■ Direction ■
Scan the data. Collect each line that contains the word "origin".

(Rows from an object dataset)
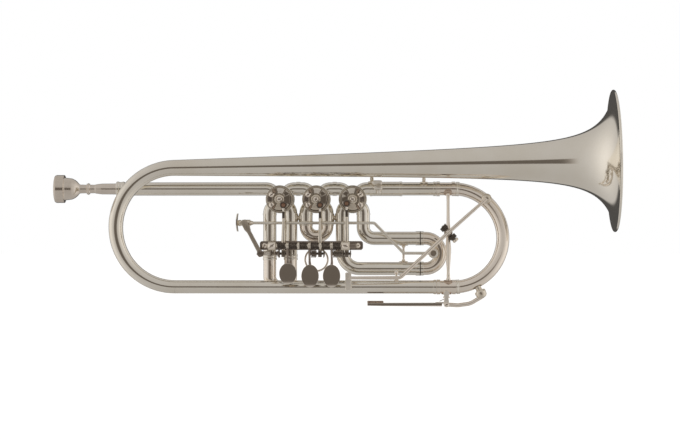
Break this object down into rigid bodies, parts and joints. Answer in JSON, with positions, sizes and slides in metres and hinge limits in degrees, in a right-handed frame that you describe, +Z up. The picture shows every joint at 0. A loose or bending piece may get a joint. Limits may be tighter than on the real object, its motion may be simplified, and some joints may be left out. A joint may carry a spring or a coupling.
{
  "type": "rotary valve trumpet",
  "caption": "Silver-plated brass wind instrument with a long flared bell, rotary valves worked by finger levers, pull-out tuning slides, a thumb trigger, a vent key and a water key.",
  "frame": {"origin": "centre of the bounding box at rest", "axes": "+X from the mouthpiece towards the bell's mouth, +Z up towards the bell, -Y towards the finger levers and the player"},
  "size_m": [0.5473, 0.1376, 0.2106],
  "materials": {
    "silver_body": "silver plate on brass, bright polish",
    "silver_slide": "silver plate on brass, polished slides",
    "silver_lever": "silver plate on nickel silver, polished levers and rods",
    "rotor_metal": "machined bronze, satin",
    "dark_steel": "dark oxidised spring steel",
    "cork": "natural cork, matt"
  },
  "bodies": {
    "horn": {"leadpipe": "silver_body", "receiver": "silver_body", "valve_casing_1": "silver_body", "valve_casing_2": "silver_body", "valve_casing_3": "silver_body", "stop_plate_1": "silver_body", "stop_plate_2": "silver_body", "stop_plate_3": "silver_body", "rear_bearings": "rotor_metal", "valve_caps": "silver_body", "corks": "cork", "small_screws": "dark_steel", "knuckles": "silver_body", "first_outer_legs": "silver_body", "second_outer_legs": "silver_body", "third_outer_upper": "silver_body", "third_outer_lower": "silver_body", "main_outer_upper": "silver_body", "bottom_tube": "silver_body", "bell_bow": "silver_body", "bell_stem": "silver_body", "bell_flare": "silver_body", "hinge_plate": "silver_lever", "hinge_post_left": "silver_lever", "hinge_post_right": "silver_lever", "lever_axle": "dark_steel", "axle_collars": "silver_lever", "lever_springs": "dark_steel", "leg_braces": "silver_body", "front_bell_brace": "silver_body", "rear_bell_brace": "silver_body", "lyre_holder": "silver_body", "lyre_screw": "silver_body", "trigger_bracket": "silver_body", "third_outer_brace": "silver_body"},
    "valve_1": {"rotor_1": "rotor_metal", "stop_arm_1": "silver_lever"},
    "linkage_1": {"link_1": "silver_lever"},
    "finger_1": {"lever_1": "silver_lever"},
    "valve_2": {"rotor_2": "rotor_metal", "stop_arm_2": "silver_lever"},
    "linkage_2": {"link_2": "silver_lever"},
    "finger_2": {"lever_2": "silver_lever"},
    "valve_3": {"rotor_3": "rotor_metal", "stop_arm_3": "silver_lever"},
    "linkage_3": {"link_3": "silver_lever"},
    "finger_3": {"lever_3": "silver_lever"},
    "first_tuning": {"first_slide": "silver_slide"},
    "second_tuning": {"second_slide": "silver_slide"},
    "third_tuning": {"third_slide": "silver_slide", "trigger_rod": "silver_lever"},
    "trigger_swing": {"trigger_arm": "silver_lever"},
    "main_tuning": {"main_slide": "silver_slide", "main_slide_brace": "silver_lever", "vent_key_springs": "dark_steel", "water_key_post": "silver_body", "water_key_spring": "dark_steel"},
    "overblow_key": {"vent_key": "silver_lever"},
    "drain_key": {"water_key": "silver_lever"},
    "mouth_piece": {"mouthpiece": "silver_slide"}
  },
  "joints": [
    {"name": "lever_1_press", "type": "hinge", "parent": "horn", "child": "finger_1", "pos_m": [-0.0452, -0.02235, -0.0457], "axis": [1, 0, 0], "range_deg": [0, 32], "stiffness_Nm_per_rad": 0.04, "springref_deg": -22.92},
    {"name": "lever_2_press", "type": "hinge", "parent": "horn", "child": "finger_2", "pos_m": [-0.024, -0.02235, -0.0457], "axis": [1, 0, 0], "range_deg": [0, 32], "stiffness_Nm_per_rad": 0.04, "springref_deg": -22.92},
    {"name": "lever_3_press", "type": "hinge", "parent": "horn", "child": "finger_3", "pos_m": [-0.0027, -0.02235, -0.0457], "axis": [1, 0, 0], "range_deg": [0, 32], "stiffness_Nm_per_rad": 0.04, "springref_deg": -22.92},
    {"name": "rotor_1_turn", "type": "hinge", "parent": "horn", "child": "valve_1", "pos_m": [-0.054, 0.015, -0.0007], "axis": [0, -1, 0], "range_deg": [0, 90]},
    {"name": "link_1_swing", "type": "hinge", "parent": "valve_1", "child": "linkage_1", "pos_m": [-0.04989, -0.0053, -0.00636], "axis": [0, 1, 0], "range_deg": [0, 93.5]},
    {"name": "rotor_2_turn", "type": "hinge", "parent": "horn", "child": "valve_2", "pos_m": [-0.0185, 0.015, -0.0007], "axis": [0, -1, 0], "range_deg": [0, 90]},
    {"name": "link_2_swing", "type": "hinge", "parent": "valve_2", "child": "linkage_2", "pos_m": [-0.01439, -0.0053, -0.00636], "axis": [0, 1, 0], "range_deg": [0, 93.5]},
    {"name": "rotor_3_turn", "type": "hinge", "parent": "horn", "child": "valve_3", "pos_m": [0.017, 0.015, -0.0007], "axis": [0, 1, 0], "range_deg": [0, 90]},
    {"name": "link_3_swing", "type": "hinge", "parent": "valve_3", "child": "linkage_3", "pos_m": [0.01141, -0.0053, -0.00491], "axis": [0, -1, 0], "range_deg": [0, 90]},
    {"name": "third_slide_travel", "type": "slide", "parent": "horn", "child": "third_tuning", "axis": [1, 0, 0], "range_m": [0, 0.013]},
    {"name": "trigger_arm_swing", "type": "hinge", "parent": "horn", "child": "trigger_swing", "pos_m": [-0.0723, -0.0008, -0.0534], "axis": [0, 1, 0], "range_deg": [0, 22.73]},
    {"name": "first_slide_pull", "type": "slide", "parent": "horn", "child": "first_tuning", "axis": [0, 0, -1], "range_m": [0, 0.022]},
    {"name": "second_slide_pull", "type": "slide", "parent": "horn", "child": "second_tuning", "axis": [0, 0, -1], "range_m": [0, 0.007]},
    {"name": "main_slide_pull", "type": "slide", "parent": "horn", "child": "main_tuning", "axis": [1, 0, 0], "range_m": [0, 0.02]},
    {"name": "vent_key_press", "type": "hinge", "parent": "main_tuning", "child": "overblow_key", "pos_m": [0.1098, -0.0014, -0.033], "axis": [0.6833, 0, -0.7301], "range_deg": [0, 2.5], "stiffness_Nm_per_rad": 0.4, "springref_deg": -11.46},
    {"name": "water_key_press", "type": "hinge", "parent": "main_tuning", "child": "drain_key", "pos_m": [0.108, 0, -0.1027], "axis": [0, 1, 0], "range_deg": [0, 5], "stiffness_Nm_per_rad": 0.3, "springref_deg": -11.46},
    {"name": "mouthpiece_pull", "type": "slide", "parent": "horn", "child": "mouth_piece", "axis": [-1, 0, 0], "range_m": [0, 0.026]}
  ],
  "couplings": [
    {"joint": "rotor_1_turn", "follows": "lever_1_press", "ratio": 2.8125},
    {"joint": "link_1_swing", "follows": "lever_1_press", "ratio": 2.9219},
    {"joint": "rotor_2_turn", "follows": "lever_2_press", "ratio": 2.8125},
    {"joint": "link_2_swing", "follows": "lever_2_press", "ratio": 2.9219},
    {"joint": "rotor_3_turn", "follows": "lever_3_press", "ratio": 2.8125},
    {"joint": "link_3_swing", "follows": "lever_3_press", "ratio": 2.8125},
    {"joint": "trigger_arm_swing", "follows": "third_slide_travel", "rad_per_m": 30.515}
  ]
}
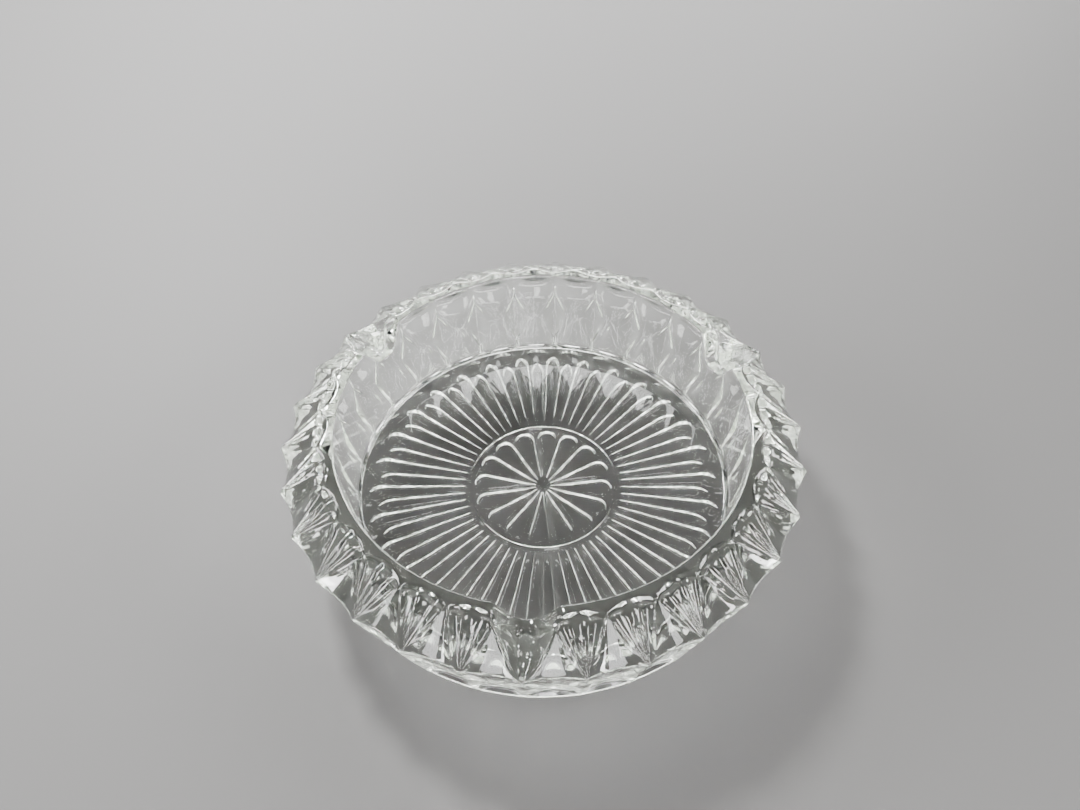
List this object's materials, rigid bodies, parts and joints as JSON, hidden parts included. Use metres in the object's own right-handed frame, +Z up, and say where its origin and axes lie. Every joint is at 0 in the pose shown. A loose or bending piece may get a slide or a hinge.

■ Correct answer ■
  "frame": {"origin": "centre of the bounding box at rest", "axes": "+X from the mouthpiece towards the bell's mouth, +Z up towards the bell, -Y towards the finger levers and the player"},
List this object's materials, rigid bodies, parts and joints as JSON, hidden parts included. Use metres in the object's own right-handed frame, +Z up, and say where its origin and axes lie. Every joint is at 0 in the pose shown. A loose or bending piece may get a slide or a hinge.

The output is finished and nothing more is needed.